As mentioned in the introduction, most of the functions shown here return ggplot objects that can be augmented using ggplot functions and syntax! For a good introduction to using ggplot, check out this guide!

Some brief examples of some modifications you can make:

Adding lines to indicate significance cutoffs.

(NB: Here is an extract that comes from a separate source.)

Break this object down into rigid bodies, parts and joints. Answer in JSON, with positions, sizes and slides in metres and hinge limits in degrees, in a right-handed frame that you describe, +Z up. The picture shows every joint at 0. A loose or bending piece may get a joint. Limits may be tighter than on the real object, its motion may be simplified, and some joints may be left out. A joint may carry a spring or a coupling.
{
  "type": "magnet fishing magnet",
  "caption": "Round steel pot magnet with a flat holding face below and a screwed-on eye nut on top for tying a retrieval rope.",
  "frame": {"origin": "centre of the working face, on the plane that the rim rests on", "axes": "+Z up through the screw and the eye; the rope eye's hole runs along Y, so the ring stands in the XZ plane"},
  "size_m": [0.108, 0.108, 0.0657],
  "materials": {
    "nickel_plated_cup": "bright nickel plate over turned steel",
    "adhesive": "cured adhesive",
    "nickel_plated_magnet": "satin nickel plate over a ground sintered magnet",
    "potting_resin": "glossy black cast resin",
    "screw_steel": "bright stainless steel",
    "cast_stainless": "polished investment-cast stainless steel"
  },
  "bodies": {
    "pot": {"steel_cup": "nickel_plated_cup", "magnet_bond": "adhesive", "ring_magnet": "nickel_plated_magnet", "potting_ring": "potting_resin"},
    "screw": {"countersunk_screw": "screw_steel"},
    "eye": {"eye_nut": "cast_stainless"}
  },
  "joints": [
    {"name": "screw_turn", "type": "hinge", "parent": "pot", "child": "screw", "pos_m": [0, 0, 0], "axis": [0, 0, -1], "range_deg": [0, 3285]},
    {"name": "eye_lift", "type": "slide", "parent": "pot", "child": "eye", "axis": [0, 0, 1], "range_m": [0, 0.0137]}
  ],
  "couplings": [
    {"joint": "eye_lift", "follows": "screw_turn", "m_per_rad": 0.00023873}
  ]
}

plotCohortsVolcano(cohort_result) +
  ggplot2::geom_hline(yintercept = -log10(0.05),
                      linetype = "dotted",
                      color = "red") +
  ggplot2::geom_vline(xintercept = c(-1, 1),
                      linetype = "dotted",
                      color = "blue")

Changing color scheme.

plotRepresentation(sm[[1]],
                   representation = "spatial",
                   what = "PanCK",
                   data.slot = "ScaledData",
                   # Can specify a "trim" parameter for continuous variables
                   # to prevent outliers from washing out the color scale
                   trim = c(0.01, 0.95)) +
  ggplot2::scale_color_viridis_c()
#> Scale for 'colour' is already present. Adding another scale for 'colour',
#> which will replace the existing scale.